INSTRUCTIONS FOR THE TASK: Reproduce the records below exactly as they appear.

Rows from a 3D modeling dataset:
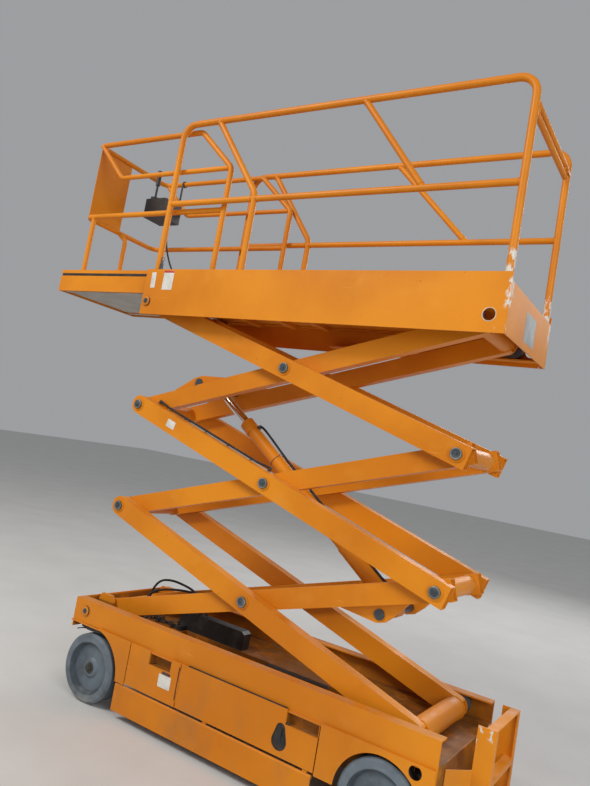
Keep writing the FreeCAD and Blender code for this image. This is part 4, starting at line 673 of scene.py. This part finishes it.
# Main guard rails: from the middle, levels of the top and middle tubes and of the posts' feet.
RAIL_Y = 0.3775
RAIL_TOP = 3.4693
RAIL_MID = 2.9643
RAIL_FOOT = 2.4090
RAIL_FRONT = 0.698
RAIL_REAR = -1.430
# The extension's guard rail.
EXT_Y = 0.330
EXT_MID = 2.930
EXT_TOP = 3.190
EXT_FOOT = 2.4265
EXT_FRONT = 1.434
EXT_REAR = 0.311
# Distance of a bead from the middle of the tube that it stands on.
BEAD_REACH = 0.0185


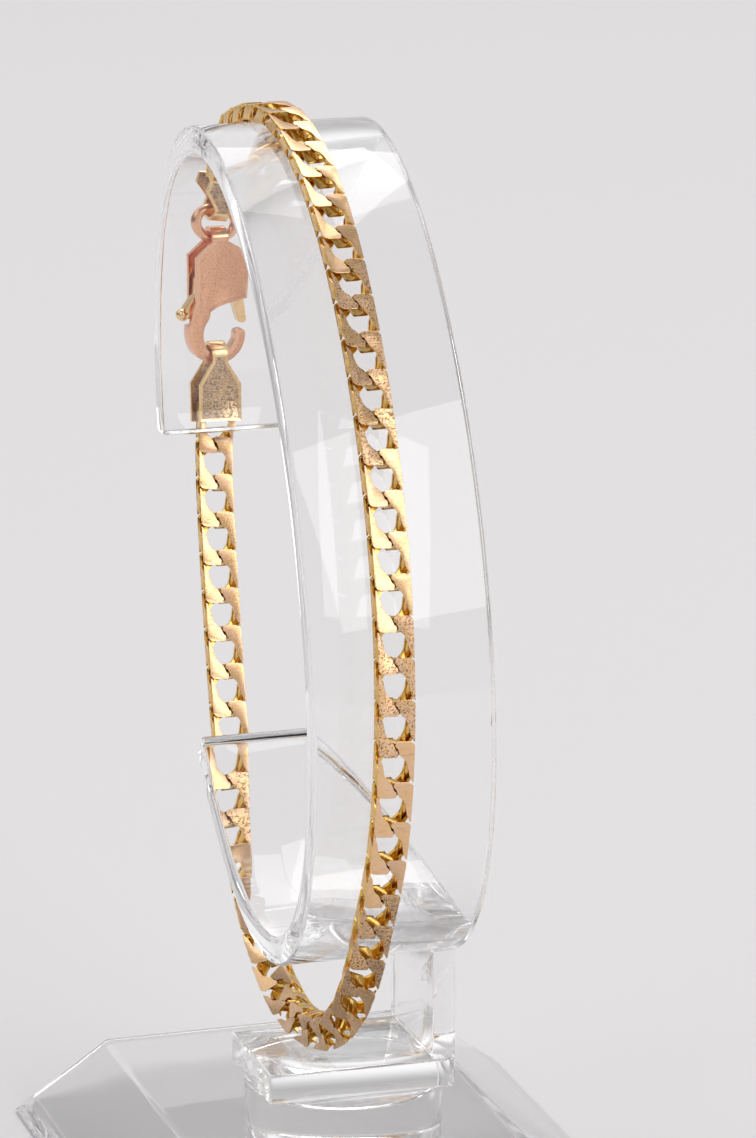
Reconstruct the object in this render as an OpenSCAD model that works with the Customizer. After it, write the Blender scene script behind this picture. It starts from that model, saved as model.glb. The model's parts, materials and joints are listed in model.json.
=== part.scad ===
// Curb link bracelet with a sprung hook clasp, hung on a clear C-shaped display band on a low clear stand

/* [Curb links] */
// Distance from one link to the next along the chain
link_pitch = 2.9; // [2.85:0.01:2.95]
// Half length of a link's centre line
link_half_length = 1.82; // [1.8:0.01:1.84]
// Half width of a link's centre line
link_half_width = 1.08; // [1.06:0.01:1.1]
// Thickness of the chain between its two filed flats
link_thickness = 1.2; // [1.1:0.05:1.3]
// Width of the chain across its filed sides
link_width = 2.76; // [2.7:0.02:2.8]
// Half thickness of a link's strip at its sides
strip_side = 0.24; // [0.22:0.01:0.25]
// Half thickness of a link's strip at its ends
strip_end = 0.23; // [0.2:0.01:0.25]
// Half width of a link's strip at its sides
strip_side_width = 0.73; // [0.7:0.01:0.75]
// Half width of a link's strip at its ends
strip_end_width = 0.42; // [0.38:0.01:0.44]
// Turn of a link's ends about the chain, in degrees
link_twist = 52.5; // [50:0.5:55]

/* [End tabs] */
// Width of a tab at its open end
tab_width = 3.2; // [2.9:0.05:3.4]
// Width of a tab's neck
tab_neck = 1.15; // [0.9:0.05:1.2]
// Thickness of the folded sheet
tab_sheet = 0.3; // [0.2:0.05:0.35]
// Gap between the two leaves
tab_slot = 1.6; // [1.55:0.05:1.65]
// Diameter of the bar that a tab's last link turns on
tab_bar = 0.5; // [0.4:0.05:0.6]
// How far the last link's middle stands out of its tab
tab_reach = 0.6; // [0.5:0.05:0.7]
// Length of a tab's narrow part below its loop
tab_throat = 0.5; // [0.4:0.05:0.6]
// Length over which a tab widens
tab_taper = 1.75; // [1.6:0.05:1.9]

/* [Jump ring] */
// Radius of the ring's centre line
ring_radius = 1.38; // [1.36:0.01:1.45]
// Diameter of the ring's wire
ring_wire = 0.72; // [0.6:0.02:0.74]

/* [Clasp] */
// Length of the clasp from its neck's top to the hook's lowest point
clasp_length = 10.95; // [10.9:0.01:11]
// How far the clasp hangs behind the band's centre
clasp_back = 23.15; // [23.1:0.05:23.2]
// Height of its neck's top above the band's centre
clasp_up = 19.4; // [19.3:0.05:19.5]
// Thickness of the clasp over both plates
clasp_depth = 1.9; // [1.85:0.05:2.1]
// Thickness of a plate
clasp_sheet = 0.35; // [0.3:0.01:0.38]
// Width of the clasp's neck
clasp_neck = 1.15; // [1:0.05:1.2]
// Thickness of the hook
hook_depth = 1.1; // [0.9:0.05:1.15]
// Thickness of the lever
lever_depth = 0.9; // [0.7:0.05:0.95]
// Diameter of the lever's pin
pin_d = 0.8; // [0.6:0.05:1]
// Radius of the lever round its pin
lever_hub = 0.95; // [0.85:0.05:1]
// Diameter of the lever's thumb knob
knob_d = 1.04; // [0.9:0.02:1.06]

/* [Display band] */
// Half length of the band's oval
band_a = 31.2; // [30.5:0.1:32]
// Half width of the band's oval
band_b = 18.6; // [18:0.1:19]
// Thickness of the band's wall
band_wall = 2.1; // [1.5:0.1:3]
// Width of the band
band_width = 13.5; // [10:0.5:16]
// Lean of the oval's long axis towards the back
band_lean = 25.4; // [24:0.2:27]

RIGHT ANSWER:
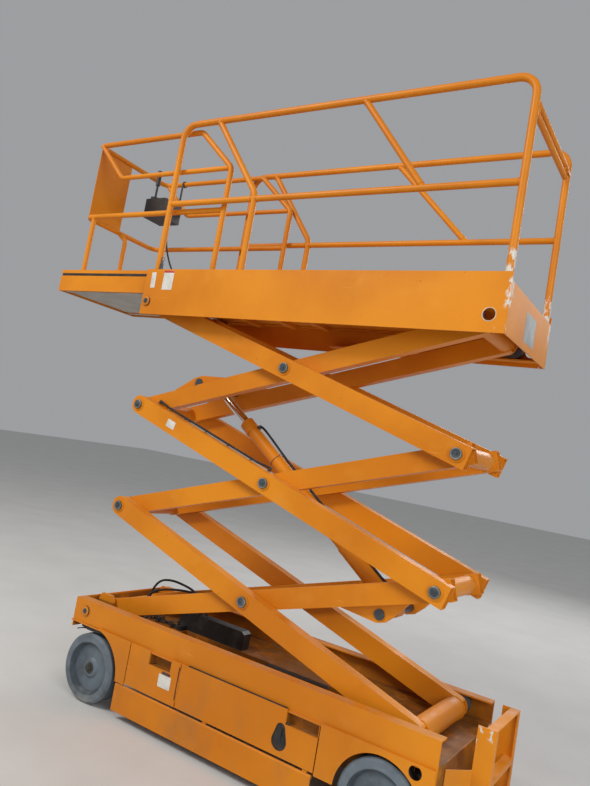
Keep writing the FreeCAD and Blender code for this image. This is part 4, starting at line 673 of scene.py. This part finishes it.
# Main guard rails: from the middle, levels of the top and middle tubes and of the posts' feet.
RAIL_Y = 0.3775
RAIL_TOP = 3.4693
RAIL_MID = 2.9643
RAIL_FOOT = 2.4090
RAIL_FRONT = 0.698
RAIL_REAR = -1.430
# The extension's guard rail.
EXT_Y = 0.330
EXT_MID = 2.930
EXT_TOP = 3.190
EXT_FOOT = 2.4265
EXT_FRONT = 1.434
EXT_REAR = 0.311
# Distance of a bead from the middle of the tube that it stands on.
BEAD_REACH = 0.0185


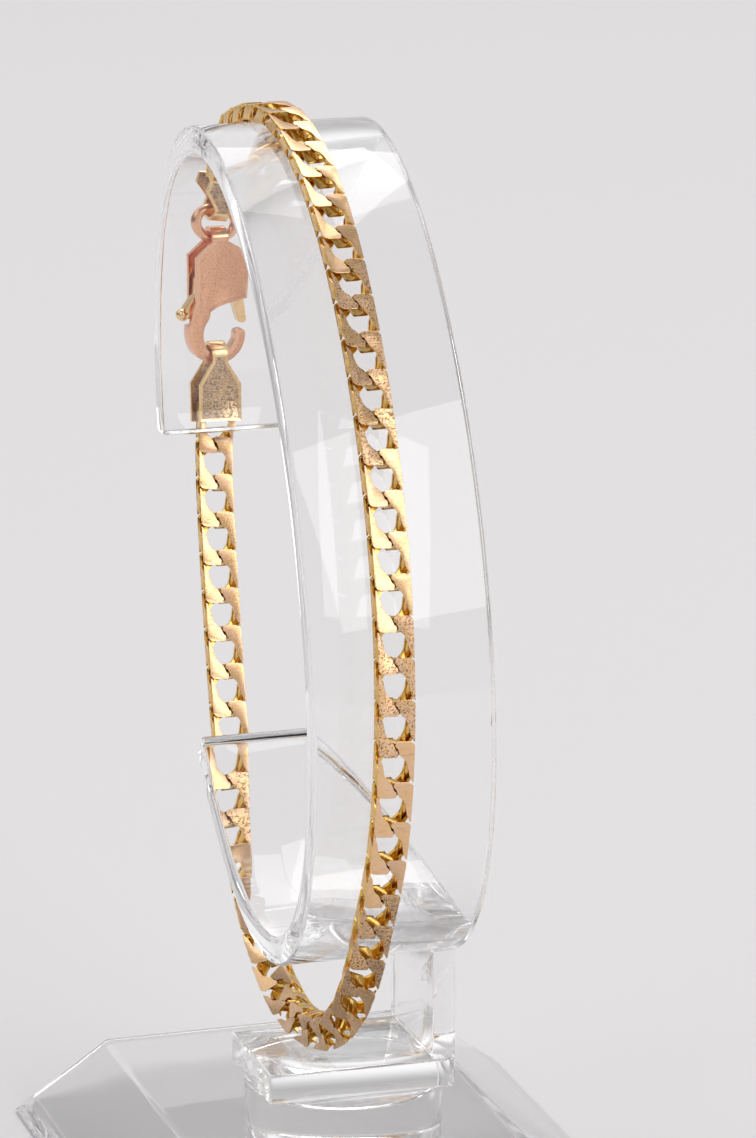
Reconstruct the object in this render as an OpenSCAD model that works with the Customizer. After it, write the Blender scene script behind this picture. It starts from that model, saved as model.glb. The model's parts, materials and joints are listed in model.json.
=== part.scad ===
// Curb link bracelet with a sprung hook clasp, hung on a clear C-shaped display band on a low clear stand

/* [Curb links] */
// Distance from one link to the next along the chain
link_pitch = 2.9; // [2.85:0.01:2.95]
// Half length of a link's centre line
link_half_length = 1.82; // [1.8:0.01:1.84]
// Half width of a link's centre line
link_half_width = 1.08; // [1.06:0.01:1.1]
// Thickness of the chain between its two filed flats
link_thickness = 1.2; // [1.1:0.05:1.3]
// Width of the chain across its filed sides
link_width = 2.76; // [2.7:0.02:2.8]
// Half thickness of a link's strip at its sides
strip_side = 0.24; // [0.22:0.01:0.25]
// Half thickness of a link's strip at its ends
strip_end = 0.23; // [0.2:0.01:0.25]
// Half width of a link's strip at its sides
strip_side_width = 0.73; // [0.7:0.01:0.75]
// Half width of a link's strip at its ends
strip_end_width = 0.42; // [0.38:0.01:0.44]
// Turn of a link's ends about the chain, in degrees
link_twist = 52.5; // [50:0.5:55]

/* [End tabs] */
// Width of a tab at its open end
tab_width = 3.2; // [2.9:0.05:3.4]
// Width of a tab's neck
tab_neck = 1.15; // [0.9:0.05:1.2]
// Thickness of the folded sheet
tab_sheet = 0.3; // [0.2:0.05:0.35]
// Gap between the two leaves
tab_slot = 1.6; // [1.55:0.05:1.65]
// Diameter of the bar that a tab's last link turns on
tab_bar = 0.5; // [0.4:0.05:0.6]
// How far the last link's middle stands out of its tab
tab_reach = 0.6; // [0.5:0.05:0.7]
// Length of a tab's narrow part below its loop
tab_throat = 0.5; // [0.4:0.05:0.6]
// Length over which a tab widens
tab_taper = 1.75; // [1.6:0.05:1.9]

/* [Jump ring] */
// Radius of the ring's centre line
ring_radius = 1.38; // [1.36:0.01:1.45]
// Diameter of the ring's wire
ring_wire = 0.72; // [0.6:0.02:0.74]

/* [Clasp] */
// Length of the clasp from its neck's top to the hook's lowest point
clasp_length = 10.95; // [10.9:0.01:11]
// How far the clasp hangs behind the band's centre
clasp_back = 23.15; // [23.1:0.05:23.2]
// Height of its neck's top above the band's centre
clasp_up = 19.4; // [19.3:0.05:19.5]
// Thickness of the clasp over both plates
clasp_depth = 1.9; // [1.85:0.05:2.1]
// Thickness of a plate
clasp_sheet = 0.35; // [0.3:0.01:0.38]
// Width of the clasp's neck
clasp_neck = 1.15; // [1:0.05:1.2]
// Thickness of the hook
hook_depth = 1.1; // [0.9:0.05:1.15]
// Thickness of the lever
lever_depth = 0.9; // [0.7:0.05:0.95]
// Diameter of the lever's pin
pin_d = 0.8; // [0.6:0.05:1]
// Radius of the lever round its pin
lever_hub = 0.95; // [0.85:0.05:1]
// Diameter of the lever's thumb knob
knob_d = 1.04; // [0.9:0.02:1.06]

/* [Display band] */
// Half length of the band's oval
band_a = 31.2; // [30.5:0.1:32]
// Half width of the band's oval
band_b = 18.6; // [18:0.1:19]
// Thickness of the band's wall
band_wall = 2.1; // [1.5:0.1:3]
// Width of the band
band_width = 13.5; // [10:0.5:16]
// Lean of the oval's long axis towards the back
band_lean = 25.4; // [24:0.2:27]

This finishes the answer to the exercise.